Accanto a queste opere a tutto tondo vanno menzionate molteplici riproduzioni su pietre incise, cammei, monete imperiali romane, lampade, suppellettili, rilievi. Per L. Castiglione è proprio in queste opere di microplastica che andrebbe riconosciuta la statua del Serapeo di Alessandria mentre il S. canonico sarebbe una rielaborazione romana, forse adrianea. Un rilievo scoperto a Roma in via della Conciliazione, databile alla metà del II sec. d. C., era forse dedicato in un santuario delle divinità egizie che sorgeva nell'ager Vaticanus e rappresenta S. con ai lati una Demetra-Iside ed Afrodite analogamente ad un altro frammento di rilievo rotondo, in calcare, del Museo Pelizaeus di Hildesheim, ove le tre divinità, S. al centro affiancato da Iside e Demetra, erano probabilmente poste, secondo la tradizione egizia, su una nave.

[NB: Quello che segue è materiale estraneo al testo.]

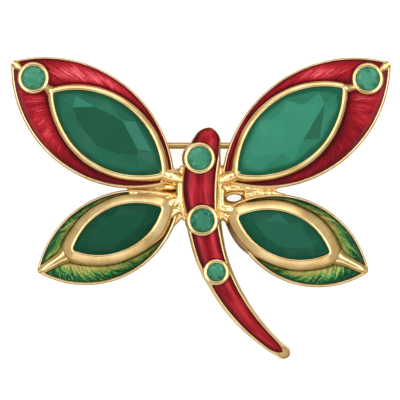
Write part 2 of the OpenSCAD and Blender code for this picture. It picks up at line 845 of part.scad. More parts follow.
frame();
hinge_lug();
catch();
pin_stem();
hinge_rivet();
large_stone(UPPER_LEFT);  // stone_upper_left
large_stone(UPPER_RIGHT);  // stone_upper_right
small_stone(LOWER_LEFT);  // stone_lower_left
small_stone(LOWER_RIGHT);  // stone_lower_right
tip_stone(UPPER_LEFT);  // round_stone_left
tip_stone(UPPER_RIGHT);  // round_stone_right
body_stone(HEAD_STONE);  // round_stone_head
body_stone(THORAX_STONE);  // round_stone_thorax
body_stone(ABDOMEN_STONE);  // round_stone_abdomen
upper_enamel(UPPER_LEFT, 1);  // enamel_upper_left_front
upper_enamel(UPPER_LEFT, -1);  // enamel_upper_left_rear
upper_enamel(UPPER_RIGHT, 1);  // enamel_upper_right_front
upper_enamel(UPPER_RIGHT, -1);  // enamel_upper_right_rear
lower_enamel(LOWER_LEFT, 1);  // enamel_lower_left_front
lower_enamel(LOWER_LEFT, -1);  // enamel_lower_left_rear
lower_enamel(LOWER_RIGHT, 1);  // enamel_lower_right_front
lower_enamel(LOWER_RIGHT, -1);  // enamel_lower_right_rear
body_enamel(cell_start, head_split);  // enamel_head
body_enamel(head_split, thorax_split);  // enamel_thorax
body_enamel(thorax_split, abdomen_split);  // enamel_abdomen
body_enamel(abdomen_split, cell_end);  // enamel_tail
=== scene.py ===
# %% [markdown]
# # Insect brooch with enamel wings and green stones
# The brooch is one flat casting in gilt metal. Its wings are shallow trays filled with glossy enamel, and
# green stones sit in raised settings on the wings and down the body. This lesson builds the looks around
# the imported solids, which already have the real sizes. Everything here is in metres, and in the same frame
# as the solids, so a piece goes straight to its place.

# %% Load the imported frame
import json
import math

import bmesh
import bpy
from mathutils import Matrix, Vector
from mathutils.bvhtree import BVHTree

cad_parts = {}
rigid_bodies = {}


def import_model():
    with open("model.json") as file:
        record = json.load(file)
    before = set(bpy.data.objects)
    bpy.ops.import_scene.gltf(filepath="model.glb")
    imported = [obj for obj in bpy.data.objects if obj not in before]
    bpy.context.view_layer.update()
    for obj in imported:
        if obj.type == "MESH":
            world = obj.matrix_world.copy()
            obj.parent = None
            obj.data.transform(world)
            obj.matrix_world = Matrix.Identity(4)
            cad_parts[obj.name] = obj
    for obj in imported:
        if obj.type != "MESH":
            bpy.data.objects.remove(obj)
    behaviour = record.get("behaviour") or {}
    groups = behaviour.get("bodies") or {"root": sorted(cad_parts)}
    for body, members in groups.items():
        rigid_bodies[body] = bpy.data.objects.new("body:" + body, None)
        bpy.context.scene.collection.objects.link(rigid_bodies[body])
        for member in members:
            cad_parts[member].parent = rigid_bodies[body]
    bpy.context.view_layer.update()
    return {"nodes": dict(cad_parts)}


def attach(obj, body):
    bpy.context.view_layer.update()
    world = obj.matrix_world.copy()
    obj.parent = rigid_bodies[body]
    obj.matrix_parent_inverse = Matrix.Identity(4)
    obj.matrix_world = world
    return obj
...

A questo tipo di S. "briassico" se ne aggiunge un altro molto simile e da taluni attribuito allo stesso autore (Jongkees, in Journ. Hell. St., lxviii, 1948, pp. 36-38) ove il dio è rappresentato non più seduto, ma in piedi; esso compare su monete di Vespasiano, nella scultura e nella microplastica. Anche questo tipo presenta numerose varianti, ora con il corpo avvolto nello himàtion e nel chitone, ora nel solo himàtion, ora nel solo chitone, ora con al posto del Cerbero tricipite una colonna o un tronco intorno a cui si avvolge un serpente (S. come ipostasi di Asklepios). Un'altra variante, che ricorre per la prima volta nelle monete frigie di Antonino Pio, rappresenta S. in piedi ma con una patera nella sinistra al posto dello scettro e, a volte, il corno dell'abbondanza nella mano destra.

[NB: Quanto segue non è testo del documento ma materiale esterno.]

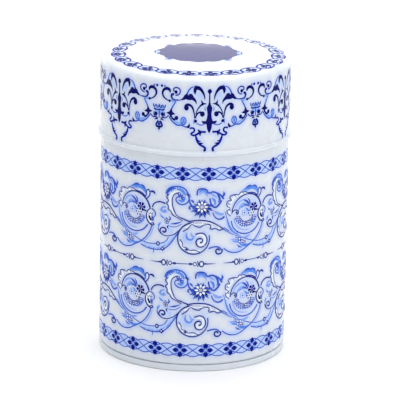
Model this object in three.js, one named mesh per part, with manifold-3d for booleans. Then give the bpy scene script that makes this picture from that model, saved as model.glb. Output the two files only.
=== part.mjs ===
// A round double-lid spice and tea tin: a rolled body with a flush seamed base, a dished
// inner lid with a riveted knob, and a tall slip-on outer lid with an outward rim curl.
// Millimetres, +Z up. The origin is the middle of the circle that the tin stands on.
// Every sheet piece is one strip of plate: a centre line in (radius, height) that is given
// its thickness and turned round the axis.
import * as THREE from "three";
import Module from "manifold-3d";
import { mergeVertices } from "three/addons/utils/BufferGeometryUtils.js";

// ---- driving dimensions --------------------------------------------------------------
const bodyRadius = 38; // outside of the body wall
const plate = 0.25; // tinplate thickness of every sheet piece
const bodyHeight = 119.8; // floor to the top of the body's curled mouth
const lidSkirtHeight = 32; // lower edge of the outer lid to the flat edge of its top
const lidSlipGap = 0.15; // radial clearance of the outer lid over the body
const lidShoulderRadius = 3.5; // outside radius where the lid's top turns into its skirt
const lidCrown = 1; // rise of the lid's top from its edge to its centre
const rimCurlWidth = 1.2; // how far the lid's rim curl stands out from its skirt
const rimCurlHeight = 2.1; // lower edge of the lid to where its skirt starts to turn out
const rimCurlTurn = (7 / 6) * Math.PI; // how far round the rim is curled
const mouthCurlRadius = 0.7; // centre line radius of the body's inward curl
const mouthCurlTurn = 1.35 * Math.PI; // how far round the body's mouth is curled
const seamHeight = 2.7; // floor to the top of the base seam
const seamGap = 0.05; // between neighbouring layers of the base seam
const neckHeight = 0.6; // length of the body's step in above the seam
const basePanelHeight = 4; // floor to the middle of the base panel's plate
const basePanelBend = 0.8; // centre line radius where the base panel turns down
const plugDepth = 11; // body mouth to the panel of the inner lid
const plugGap = 0.15; // radial clearance of the inner lid in the mouth
const plugMouthBend = 0.8; // centre line radius where the plug turns out to its flange
const plugPanelBend = 1.5; // centre line radius where the plug turns in to its panel
const flangeGap = 0.08; // between the inner lid's flange and the body's mouth
const lidRestGap = 0.12; // between the outer lid's shoulder and the flange under it
const flangeSetback = 0.5; // inner lid's flange edge, inside the body's outer radius
const panelStepRadius = 24; // ring where the inner lid's panel steps up
const panelStepHeight = 0.9;
const knobRadius = 7;
const knobHeight = 7.5;
const knobEdgeBend = 1.1; // radius of the knob's rounded edge
const knobUndercut = Math.PI / 3; // how far the rounded edge turns in under the knob
const knobStemRadius = 3.4;
const knobStemHeight = 3;
const knobFootFlare = 0.6; // how far the stem spreads at its foot
const knobFootHeight = 0.8;
const rivetRadius = 1.5;
const rivetReach = 4.1; // how far the rivet's shank stands up inside the knob
const rivetHeadRadius = 3;
const rivetHeadHeight = 0.8;
const rivetHeadFlat = 1.8; // radius of the flat under the rivet's head
const rivetHeadEdge = 0.27; // height of the head's upright edge
const rivetGap = 0.08; // between the rivet and what it holds

// ---- fineness ------------------------------------------------------------------------
const shellSides = 48;
const smallSides = 24;
const arcStep = Math.PI / 5;
const shoulderSteps = 5;
const crownSteps = 3;
const weldDistance = 1e-4; // corners closer than this are one corner
const drillOverrun = 1; // how far a drill runs past the faces it goes through

// ---- helpers -------------------------------------------------------------------------
// A centre line is a list of [radius, height] points. arc() gives the points of a round
// stretch about a centre, from one angle to another in radians, ends included.
function arc(centreRadius, centreHeight, radius, from, to, fewest = 2) {
  const steps = Math.max(fewest, Math.ceil(Math.abs(to - from) / arcStep));
  return Array.from({ length: steps + 1 }, (_, i) => {
    const angle = from + ((to - from) * i) / steps;
    return [
      centreRadius + radius * Math.cos(angle),
      centreHeight + radius * Math.sin(angle),
    ];
  });
}

// Both faces of a strip of plate along a centre line, as one closed outline. Corners are
// mitred, so a straight stretch keeps its full thickness. A point on the axis stays there.
function stripOutline(centreLine, thickness) {
  const points = centreLine.map(([r, z]) => new THREE.Vector2(r, z));
  const sideOf = (a, b) => {
    const along = b.clone().sub(a).normalize();
    return new THREE.Vector2(-along.y, along.x);
  };
  const offsets = points.map((point, i) => {
    const before = i > 0 ? sideOf(points[i - 1], point) : null;
    const after = i < points.length - 1 ? sideOf(point, points[i + 1]) : null;
    if (!before || !after) return before || after;
    const middle = before.clone().add(after).normalize();
    return middle.divideScalar(middle.dot(before));
  });
  const face = (side) =>
    points.map((point, i) => {
      const moved = point
        .clone()
        .addScaledVector(offsets[i], (side * thickness) / 2);
      if (point.x === 0) moved.x = 0;
      return moved;
    });
  return [...face(1), ...face(-1).reverse()];
}

// Turns an outline round the Z axis. An outline that doesn't touch the axis is closed.
function turned(outline, sides) {
  const profile = outline.map((p) => p.clone());
  const onAxis = profile.some((p) => p.x === 0);
  if (!onAxis) profile.push(profile[0].clone());
  const area = profile.reduce((sum, p, i) => {
    const next = profile[(i + 1) % profile.length];
    return sum + p.x * next.y - next.x * p.y;
  }, 0);
  if (area < 0) profile.reverse();
  return new THREE.LatheGeometry(profile, sides).rotateX(Math.PI / 2);
}

const manifold = await Module();
manifold.setup();

function toSolid(geometry) {
  const bare = geometry.clone();
  bare.deleteAttribute("normal");
  bare.deleteAttribute("uv");
  const merged = mergeVertices(bare, weldDistance);
  return new manifold.Manifold(
    new manifold.Mesh({
      numProp: 3,
      vertProperties: merged.attributes.position.array,
      triVerts: new Uint32Array(merged.index.array),
    }),
  );
}

function toGeometry(solid) {
  const mesh = solid.getMesh();
  return new THREE.BufferGeometry()
    .setAttribute(
      "position",
      new THREE.BufferAttribute(mesh.vertProperties, mesh.numProp),
    )
    .setIndex(new THREE.BufferAttribute(mesh.triVerts, 1));
}

// A round hole along Z through a piece.
function drilled(geometry, radius, fromHeight, toHeight) {
  const drill = new THREE.CylinderGeometry(
    radius,
    radius,
    toHeight - fromHeight,
    smallSides,
  )
    .rotateX(Math.PI / 2)
    .translate(0, 0, (fromHeight + toHeight) / 2);
  return toGeometry(toSolid(geometry).subtract(toSolid(drill)));
}

const group = new THREE.Group();
function addPiece(name, geometry, material) {
  const mesh = new THREE.Mesh(geometry, material);
  mesh.name = name;
  group.add(mesh);
}

// ---- materials -----------------------------------------------------------------------
const enamel = new THREE.MeshStandardMaterial({
  color: 0xe9edf2,
  roughness: 0.25,
  metalness: 0,
});
const plainPlate = new THREE.MeshStandardMaterial({
  color: 0xc4c2ba,
  roughness: 0.3,
  metalness: 1,
});
const rivetSteel = new THREE.MeshStandardMaterial({
  color: 0xb9bbbe,
  roughness: 0.35,
  metalness: 1,
});

// ---- places that several pieces share ------------------------------------------------
const wallLine = bodyRadius - plate / 2;
const layer = plate + seamGap;
// The base seam's layers, from the outside in: base skirt, body hook, base hook, body neck
// and the base's inner wall.
const [skirtLine, bodyHookLine, baseHookLine, neckLine, baseWallLine] = [
  0, 1, 2, 3, 4,
].map((n) => wallLine - n * layer);
const mouthRadius = bodyRadius - plate - 2 * mouthCurlRadius;
const flangeEdge = bodyRadius - flangeSetback;
const flangeLine = bodyHeight + flangeGap + plate / 2;
const innerPanelLine = bodyHeight - plugDepth;

// ---- body wall -----------------------------------------------------------------------
function bodyWall() {
  const hookBend = (bodyHookLine - neckLine) / 2;
  const hookMiddle = (bodyHookLine + neckLine) / 2;
  const bendHeight = 2 * layer + plate;
  const hookTop = seamHeight - 2 * layer - plate / 2;
  const neckTop = seamHeight + seamGap;
  const curlMiddle = wallLine - mouthCurlRadius;
  const curlHeight = bodyHeight - mouthCurlRadius - plate / 2;
  return stripOutline(
    [
      [bodyHookLine, hookTop],
      ...arc(hookMiddle, bendHeight, hookBend, 0, -Math.PI),
      [neckLine, neckTop],
      [wallLine, neckTop + neckHeight],
      ...arc(curlMiddle, curlHeight, mouthCurlRadius, 0, mouthCurlTurn),
    ],
    plate,
  );
}

// ---- base ----------------------------------------------------------------------------
function baseDisc() {
  const footBend = (skirtLine - baseWallLine) / 2;
  const footMiddle = (skirtLine + baseWallLine) / 2;
  // The foot's bend is faceted, so it is its lowest facet that meets the floor.
  const footHeight = footBend * Math.cos(arcStep / 2) + plate / 2;
  const hookBendHeight = seamHeight - layer - plate / 2;
  const hookBottom = 2 * layer + plate + seamGap;
  return stripOutline(
    [
      [0, basePanelHeight],
      ...arc(
        baseWallLine - basePanelBend,
        basePanelHeight - basePanelBend,
        basePanelBend,
        Math.PI / 2,
        0,
      ),
      ...arc(footMiddle, footHeight, footBend, -Math.PI, 0),
      ...arc(bodyHookLine, hookBendHeight, layer, 0, Math.PI),
      [baseHookLine, hookBottom],
    ],
    plate,
  );
}

// ---- outer lid -----------------------------------------------------------------------
const lidLine = bodyRadius + lidSlipGap + plate / 2;
const lidTopEdge = (() => {
  // The lid comes down until its shoulder meets the edge of the inner lid's flange.
  const clearBend = lidShoulderRadius - plate - lidRestGap;
  const bendMiddle = lidLine + plate / 2 - lidShoulderRadius;
  const reach = Math.max(flangeEdge - bendMiddle, 0);
  const rise = Math.sqrt(clearBend ** 2 - reach ** 2);
  return flangeLine + plate / 2 + lidShoulderRadius - rise;
})();

function outerLid() {
  const topLine = lidTopEdge - plate / 2;
  const bend = lidShoulderRadius - plate / 2;
  const bendMiddle = lidLine - bend;
  // The crown is a shallow cap: an arc about a centre far below, meeting the shoulder.
  const capRadius = (bendMiddle ** 2 + lidCrown ** 2) / (2 * lidCrown);
  const capHalfAngle = Math.asin(bendMiddle / capRadius);
  const crown = Array.from({ length: crownSteps }, (_, i) => {
    const angle = (capHalfAngle * i) / crownSteps;
    return [
      capRadius * Math.sin(angle),
      topLine + lidCrown - capRadius * (1 - Math.cos(angle)),
    ];
  });
  // The rim curl: the skirt turns out, then rolls over, down and back in underneath.
  const curlBend = rimCurlHeight - rimCurlWidth - plate / 2;
  const turnOut = rimCurlWidth - curlBend;
  const curlMiddle = lidTopEdge - lidSkirtHeight + curlBend + plate / 2;
  const curlTop = curlMiddle + curlBend;
  const curlEnd = Math.PI / 2 - rimCurlTurn;
  return stripOutline(
    [
      ...crown,
      ...arc(bendMiddle, topLine - bend, bend, Math.PI / 2, 0, shoulderSteps),
      ...arc(lidLine + turnOut, curlTop + turnOut, turnOut, -Math.PI, -Math.PI / 2),
      ...arc(lidLine + turnOut, curlMiddle, curlBend, Math.PI / 2, curlEnd).slice(1),
    ],
    plate,
  );
}

// ---- inner lid -----------------------------------------------------------------------
function innerLid() {
  const plugLine = mouthRadius - plugGap - plate / 2;
  return stripOutline(
    [
      [0, innerPanelLine + panelStepHeight],
      [panelStepRadius, innerPanelLine + panelStepHeight],
      [panelStepRadius + panelStepHeight, innerPanelLine],
      ...arc(
        plugLine - plugPanelBend,
        innerPanelLine + plugPanelBend,
        plugPanelBend,
        -Math.PI / 2,
        0,
      ),
      ...arc(
        plugLine + plugMouthBend,
        flangeLine - plugMouthBend,
        plugMouthBend,
        Math.PI,
        Math.PI / 2,
      ),
      [flangeEdge, flangeLine],
    ],
    plate,
  );
}

// ---- knob and rivet ------------------------------------------------------------------
const panelTop = innerPanelLine + panelStepHeight + plate / 2;
const knobFoot = panelTop + rivetGap;
const knobTop = knobFoot + knobHeight;
const rivetHole = rivetRadius + rivetGap;
const shankTop = knobFoot + rivetReach;

function knobOutline() {
  const bendMiddle = knobRadius - knobEdgeBend;
  const upperBendHeight = knobTop - knobEdgeBend;
  const lowerBendHeight = upperBendHeight - knobEdgeBend;
  return [
    [0, knobFoot],
    [knobStemRadius + knobFootFlare, knobFoot],
    [knobStemRadius, knobFoot + knobFootHeight],
    [knobStemRadius, knobFoot + knobStemHeight],
    ...arc(bendMiddle, lowerBendHeight, knobEdgeBend, -knobUndercut, 0),
    ...arc(bendMiddle, upperBendHeight, knobEdgeBend, 0, Math.PI / 2),
    [0, knobTop],
  ].map(([r, z]) => new THREE.Vector2(r, z));
}

function rivetOutline() {
  const headTop = innerPanelLine + panelStepHeight - plate / 2 - rivetGap;
  const headBottom = headTop - rivetHeadHeight;
  return [
    [0, headBottom],
    [rivetHeadFlat, headBottom],
    [rivetHeadRadius, headTop - rivetHeadEdge],
    [rivetHeadRadius, headTop],
    [rivetRadius, headTop],
    [rivetRadius, shankTop],
    [0, shankTop],
  ].map(([r, z]) => new THREE.Vector2(r, z));
}

// ---- the assembly --------------------------------------------------------------------
addPiece("body_wall", turned(bodyWall(), shellSides), enamel);
addPiece("base_disc", turned(baseDisc(), shellSides), enamel);
addPiece("outer_lid", turned(outerLid(), shellSides), enamel);
addPiece(
  "inner_lid",
  drilled(
    turned(innerLid(), shellSides),
    rivetHole,
    innerPanelLine - drillOverrun,
    panelTop + drillOverrun,
  ),
  plainPlate,
);
addPiece(
  "inner_lid_knob",
  drilled(
    turned(knobOutline(), smallSides),
    rivetHole,
    knobFoot - drillOverrun,
    shankTop + rivetGap,
  ),
  plainPlate,
);
addPiece("knob_rivet", turned(rivetOutline(), smallSides), rivetSteel);

export default group;
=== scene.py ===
# %% [markdown]
# # A blue-and-white spice tin
#
# The tin is drawn and rolled from thin tinplate, lacquered white, and printed with blue
# scrollwork. The solid model already holds its sizes and its joints, so it is loaded
# first, as a fixed frame. Every piece made here replaces or sits on a piece of that frame.

# %% Load the frame
from math import atan2, ceil, cos, exp, pi, radians, sin, sqrt

import bmesh
import bpy
from mathutils import Matrix, Vector
from mathutils.kdtree import KDTree


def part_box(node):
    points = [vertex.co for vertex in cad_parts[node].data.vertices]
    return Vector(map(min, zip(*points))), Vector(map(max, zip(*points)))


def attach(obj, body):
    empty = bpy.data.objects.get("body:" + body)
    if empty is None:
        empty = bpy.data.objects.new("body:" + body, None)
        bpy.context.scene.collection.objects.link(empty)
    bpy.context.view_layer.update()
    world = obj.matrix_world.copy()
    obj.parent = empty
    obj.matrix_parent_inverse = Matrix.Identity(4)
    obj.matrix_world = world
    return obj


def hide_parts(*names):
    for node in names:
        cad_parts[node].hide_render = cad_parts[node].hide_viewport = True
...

Accanto ai due tipi principali, quello di S. seduto e quello di S. stante, ve ne sono molti altri - in realtà sottotipi di questi - (nel Roscher sono numerati diciotto tipi) -, ove S. appare come ipostasi di altre divinità o congiuntamente a queste e così: su un battello nilotico (moneta traianea di Alessandria), presso una nave, solo o con Iside e altre divinità, associato a un delfino (Il Cairo, Collezione Keller), su una quadriga (moneta adrianea di Alessandria), con Iside e entrambi col corpo desinente in serpente (bronzo di Costantinopoli, nella Collezione Mordtmann), circondato da uno zodiaco, in erma con Giove, Giunone, Ercole (su una coppa etrusca), come Iuppiter-S. su specchi etruschi, come Giano bifronte (monete romane), come Zeus (in un gruppo con Ammone e Ares a Vienna), in un busto con piede umano per base a cui si ricollega tutta una serie di "piedi di Serapide" ecc.